WE DROVE BACK to Phnom Penh, leaving the Killing Fields behind. The cool air conditioning of the van was a relief after the sticky heat of outdoors. I’d like to say that we travelled in silence, each wrapped in some deep thoughts about the inhumanity of killing – but that would be a lie. As soon as we were in the van, the serenity of the place behind us, we were raucous and joking. What’s both chilling and hopeful is that those things happened – all those Cambodians were killed (with an 800,000 people error margin in the death toll. Think about that: 800,000 may or may not have died, and we’ll never know) and yet life just goes on, eventually mass graves becoming a tourist attraction with an organised shuttle bus from the city, and vendors selling Coca-Cola.
We were bound for the market in Phnom Penh, a place bustling with people and life. There we jostled and haggled, browsed and bought – and over a big bowl of Morning Glory, I met a man called Sovann, who worked for an NGO, and who told me that the future of Cambodia was in its communities, which his organisation was helping to build.
He lamented the recent protests in Phnom Penh, over wages, where – a couple of days before we arrived – three protestors had been shot and killed when police fired into the crowd. We’d seen camps of police, their riot geared racked up in neat piles on the floor, outside of the Palace in the centre of the city. It had all seemed quiet, the most significant action being when we saw an officer helping an old lady to cross the road. Two days after we left, however, there were more protests, and more deaths.

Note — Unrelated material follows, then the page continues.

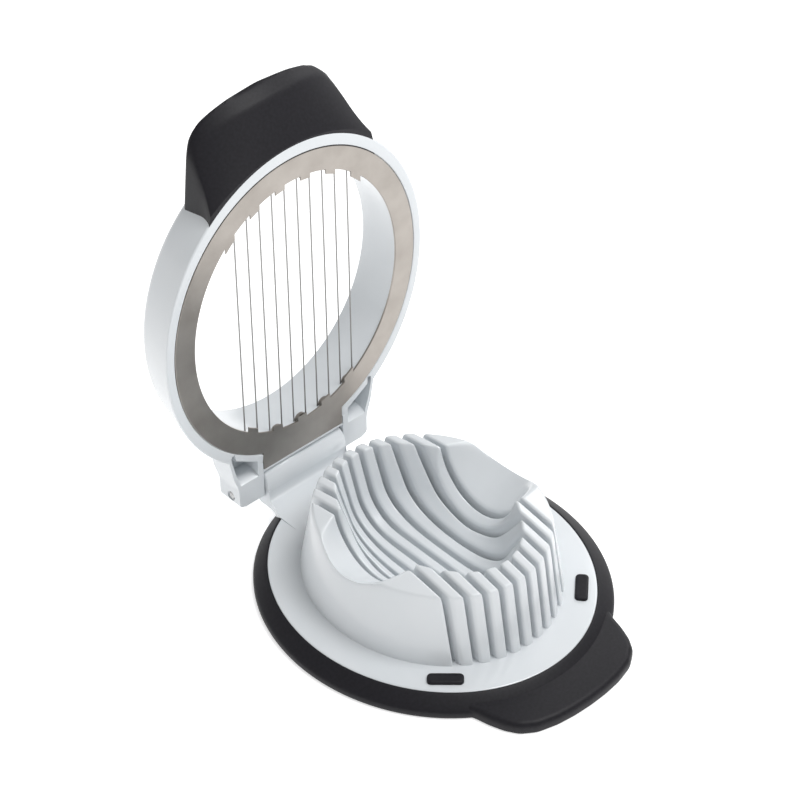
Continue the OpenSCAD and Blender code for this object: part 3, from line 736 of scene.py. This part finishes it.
# ---------- wires: straight strands, and half turns round the lugs ----------
WIRE_R, WIRE_Z, WIRE_N = 0.27, 10.06, 16
STRAND_RINGS, LOOP_RINGS = 9, 25
around_wire = [(WIRE_R * math.cos(a), WIRE_R * math.sin(a)) for a in around(WIRE_N)]
for k in range(1, WIRES + 1):
    x = (k - (WIRES + 1) / 2) * PITCH
    ends = [lug_y(min(TABS[s], key=lambda t: abs(t - x)), s) for s in (-1, 1)]
    v = [(x + p, y, WIRE_Z + q) for y in np.linspace(*ends, STRAND_RINGS) for p, q in around_wire]
    piece("wire_%02d" % k, opened(v), capped(STRAND_RINGS, WIRE_N),
          "lid", "wire_steel", ("wire_strand_%02d" % k,), angle=60)
for s, name in ((1, "hinge_side"), (-1, "grip_side")):
    loops = []
    for xt in TABS[s]:
        v = [(xt + (PITCH / 2 + p) * math.cos(a), lug_y(xt, s) + s * (PITCH / 2 + p) * math.sin(a),
              WIRE_Z + q) for a in np.linspace(0, math.pi, LOOP_RINGS) for p, q in around_wire]
        loops.append((v, capped(LOOP_RINGS, WIRE_N)))
    v, faces = joined(loops)
    piece("wire_loops_" + name + "_bent", opened(v), faces,
          "lid", "wire_steel", ("wire_loops_" + name,), angle=60)

# ---------- floor and light ----------
bpy.ops.mesh.primitive_plane_add(size=6, location=(0, 0, 0))
floor = bpy.context.active_object
floor.name = "floor"
FLOOR, nt, shader = material("floor", (0.95, 0.95, 0.95), rough=0.9, spec=0.1)
shader.inputs["Emission Color"].default_value = (1, 1, 1, 1)
shader.inputs["Emission Strength"].default_value = 0.55
floor.data.materials.append(FLOOR)

world = bpy.data.worlds.new("world")
bpy.context.scene.world = world
world.use_nodes = True
sky = world.node_tree.nodes["Background"]
sky.inputs["Color"].default_value = (1, 1, 1, 1)
sky.inputs["Strength"].default_value = 0.42


def area_light(name, place, size, power, aim=(0, 0, 0.05)):
    """A square light that points at the slicer, in metres and watts."""
    data = bpy.data.lights.new(name, "AREA")
    data.energy = power
    data.size = size
    light = bpy.data.objects.new(name, data)
    bpy.context.collection.objects.link(light)
    light.location = place
    light.rotation_euler = (Vector(aim) - Vector(place)).to_track_quat("-Z", "Y").to_euler()


area_light("key", (0.25, -0.3, 1.0), 0.45, 5.5)
area_light("side", (0.9, 0.25, 0.6), 0.5, 2.5)
bpy.context.scene.view_settings.view_transform = "Standard"
bpy.context.scene.view_settings.look = "None"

In the market, though, like after the Killing Fields, people were living life. We joked with stall holders and haggled good naturedly over snacks. Five days hadn’t been enough to even scrape the surface of Cambodia, but it was enough to convince me of the essential good naturedness of Cambodian culture, to convince me that whatever problems the country had in the past or faced now, it’s people were on the up – and, of course, enough time for me to enjoy plenty of Morning Glory.
We vowed to return to see more of Cambodia, and departed for Vietnam.